India fares worse than countries such as Bangladesh, Maldives, Nepal and Bhutan when it comes to following air safety regulations, an audit has revealed.
According to documents accessed by HT, the International Civil Aviation Organisation (ICAO) - the global policy maker for air safety - which conducted the audit, was not satisfied with most parameters set for effective implementation of safety norms.
The parameters where India performed badly include flight operations, air regulation and accident investigation.
The audit has a universal methodology wherein the ICAO asks the aviation safety regulator, in India's case the Directorate General of Civil Aviation (DGCA), to respond to a list of protocol questions. Of the 12 parameters, the DGCA was unable to satisfy even one completely.

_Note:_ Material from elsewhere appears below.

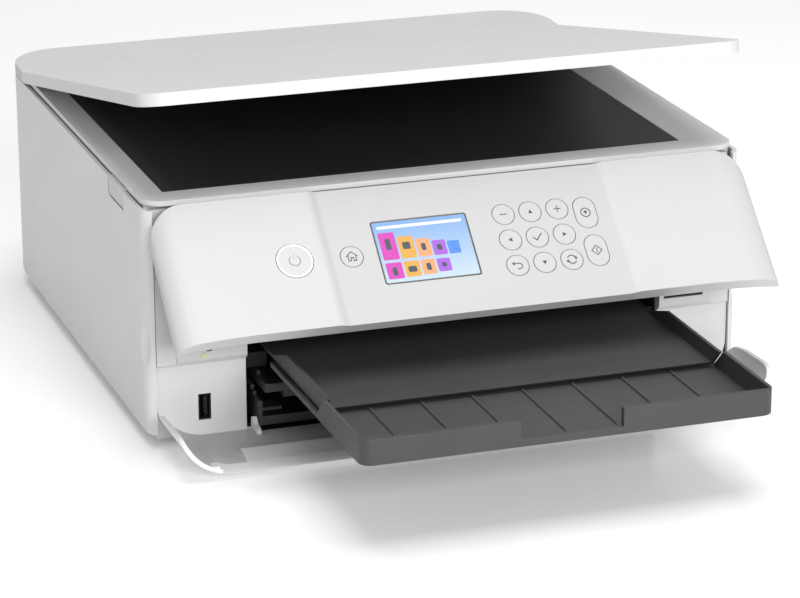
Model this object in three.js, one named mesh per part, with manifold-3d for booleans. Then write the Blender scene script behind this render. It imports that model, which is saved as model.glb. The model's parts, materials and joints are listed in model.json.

The performance was particularly bad in areas such as implementation of training programmes wherein the auditors were satisfied with just eight of the 42 responses. Similarly, the DGCA gave satisfactory responses to only 16% of the questions on air accident investigation.
"The ICAO audit portrays the true picture. If the ministry and DGCA want to be transparent, they should permit the ICAO to place their audit findings on the open page," said Captain Mohan Ranganathan, member of the Civil Aviation Safety Advisory Council, an independent air safety panel set up after the Air India Express crash at Mangalore.
Also, none of the responses to the 40 questions asked on air navigation system satisfied the ICAO. Barring personnel licensing and training, close to 70% responses on other technical parameters were also not satisfactory.
DGCA chief Arun Mishra did not respond to calls.